Post-issue, domestic institutions like IDBI, ICICI, LIC and UTI could between them hold 20 per cent equity in the company. Others in the race include infrastructure companies like L&T, private equity funds and other mutual funds.

Confirming the inclination shown by the FIs, Dutt said that the institutional interest started building up after Hughes Tele.com, along with its merchant bankers, gave detailed individual presentations to FIs. "The final list of institutional investors expected to pick up equity will be known only after book-building closes," he said, adding that the exact amount of equity will also be decided only after the issue closes.

At present, Ispat Industries holds 51 per cent in Hughes Tele.com, while Hughes Electronics holds 26.65 per cent, AllTel Corporation 13.35 per cent and Kellerton Venture Corporation nine per cent. Following the IPO, the company will have divested 45 per cent of its equity. Post-IPO, FIs, MFs and other corporate bodies will hold about 25 per cent in the company, while the public will hold 10 per cent.
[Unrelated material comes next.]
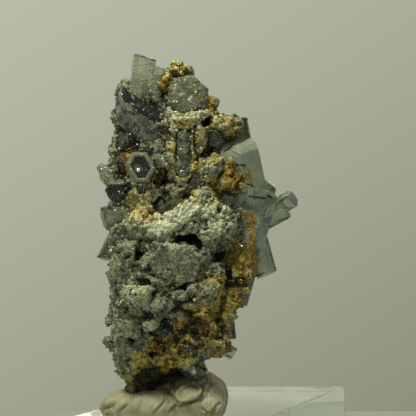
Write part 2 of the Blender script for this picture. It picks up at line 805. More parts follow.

The balance five per cent has been allocated for employee stock options.

The book-building route for the IPO opened on August 29, a day after the company announced a base floor price of Rs 12 for the issue. With just a day left for closing of the book-building route on September 5, Dutt expects more institutional investors to subscribe.

With the bid price hovering around Rs 13-15, analysts expect the IPO price also to be in the same region. Considering the global average of an enterprise value of 20 times EBITDA for 2003 estimated earnings and 11 times 2004 estimated earnings for companies providing basic telecom services, analysts say the per share value for Hughes Tele.com on the basis of 2004 earnings would be about Rs 15. "Therefore, a price band of Rs 13-15 for the IPO seems probable," Dutt said.

Meanwhile, a recent decision by the Telecom Regulatory Authority of India (TRAI) to grant a four-year tax holiday on revenue share for operators and scale down revenue sharing to 12 per cent from 15 per cent is expected to have a positive impact on Hughes Tele.com. For the year ending March 31, 2000, the company had accounted for tax and a 15 per cent revenue share in its projections of Rs 2.21 billion net loss. "If the TRAI announcement is implemented, it will help our bottomline for this fiscal," Dutt said.

Hughes Tele.com, the first private basic telecom service provider in the country, is raising Rs 7.49 billion from the public to part-finance a Rs 34.85-billion telecom project, which includes installing a state-of-the-art fibre optic network to support high-bandwidth applications for its corporate customers in Bombay and Poona.